Mucho se habla de restituirles sus parcelas a los desplazados. Pero no todos ellos fueron expulsados por el usurpador. Si la mitad huyó de la violencia, la otra mitad huyó del hambre. Es la tendencia histórica de migración campesina, que ha crecido conforme aumenta la población en un país donde el 84% de la tierra terminó acaparado por el 0.4% de la gente. Antes de este gobierno, la tercera parte de los campesinos andaba en la indigencia. Hoy los indigentes del campo llegan al 81%. Restituir será, pues, parte del remedio. La solución de fondo, una reforma agraria que el latifundismo lleva un siglo boicoteando y sepultará para siempre ahora, cuando liba a sus anchas las mieles del poder. Pero sin catastro, sin conocer la propiedad y el uso de la tierra, difícil pensar en reforma agraria. ¿Cómo afectar la tenencia de la tierra y su uso; cómo restituir, redistribuir o titular tierras si no se sabe cuáles son, si producen o no y cuánto; ni se sabe a ciencia cierta quién es su dueño, o si se hizo al fundo mediante papeles falsos, testaferro o por la fuerza?

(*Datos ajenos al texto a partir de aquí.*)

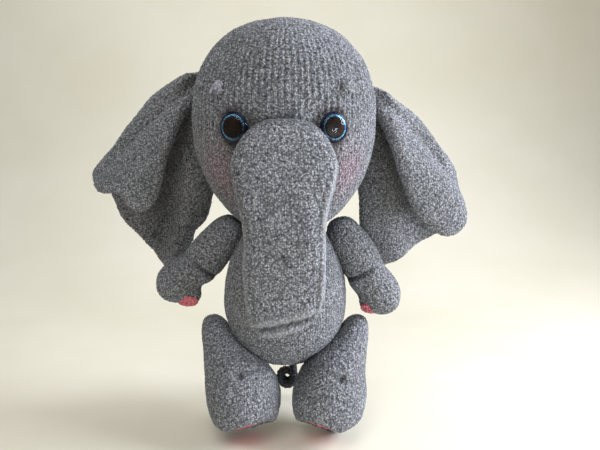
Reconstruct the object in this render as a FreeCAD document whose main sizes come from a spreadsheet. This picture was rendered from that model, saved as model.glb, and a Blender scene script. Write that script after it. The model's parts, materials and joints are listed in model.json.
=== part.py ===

Falta un inventario del recurso tierra que avalúe a derechas todos los bienes inmuebles y calcule sobre esa base el impuesto predial. Primer paso para inducir una reforma agraria sería elevar el predial de las tierras ociosas y aliviar el de aquellas bien explotadas. Pero el despelote del catastro alarma. La mitad de los predios disfruta de avalúo que se les practicó hace años, en veces hasta 20. Salvo momentos de excepción, la presión terrateniente para esquivar el predial y mantener la conveniente desinformación sobre tierras ha reducido el catastro al ridículo. Siendo de 16 por mil la tasa nominal del predial, éste sólo se liquida al 4 por mil en promedio. El avalúo es liliputiense, y el precio comercial, astronómico. Tantas veces apegada a la tierra como bien que da prestigio aunque no produzca, o como medio para lavar dinero, no comprende nuestra clase dirigente que los planes de desarrollo de los municipios y su financiamiento dependen mayormente del predial. Un buen catastro, señala Ernesto Parra Lleras, primera autoridad en la materia, desincentiva tierras ociosas que no pagan impuestos, pues catastro no hay, esperando que el Estado las compre caras o las valorice con carreteras, trenes y centrales eléctricas.
Con mayor o menor fidelidad según el talante político de los gobiernos, Colombia repite el patrón de presión terrateniente sobre el catastro. Sucedió con la primera ley expedida en 1821, cuando el sabotaje vino de elites agrarias que así perpetuaban el régimen colonial. Sucedió a mediados del siglo XX, cuando las mismas elites se levantaron en guerra contra la reforma agraria de López Pumarejo y el impuesto sobre predios rurales que ya debían responder a la función social de la propiedad. Sucedió en 1973, cuando el mismo estamento “señorial” enterró el segundo intento de reforma agraria y aumento del avalúo catastral, tras 8 años de modernización del catastro. Introdujo en su lugar el impuesto sobre la renta presuntiva (imposible de calcular), malogró el sistema de avalúo de predios rurales pues les perdonó la valorización por desarrollo industrial, turismo y urbanización, y difirió en 5 años el reajuste del avalúo. Sucede desde los años 80, cuando el mismo estamento trabó amistad con narcotraficantes que reclamaban preeminencia a sangre y fuego, y avaló el despojo. La usurpación masiva de tierras es la etapa final de una historia vergonzosa que clamaría al cielo, si no fuera porque el nuevo emblema de la nación reza “Dios, Patria y Motosierra”.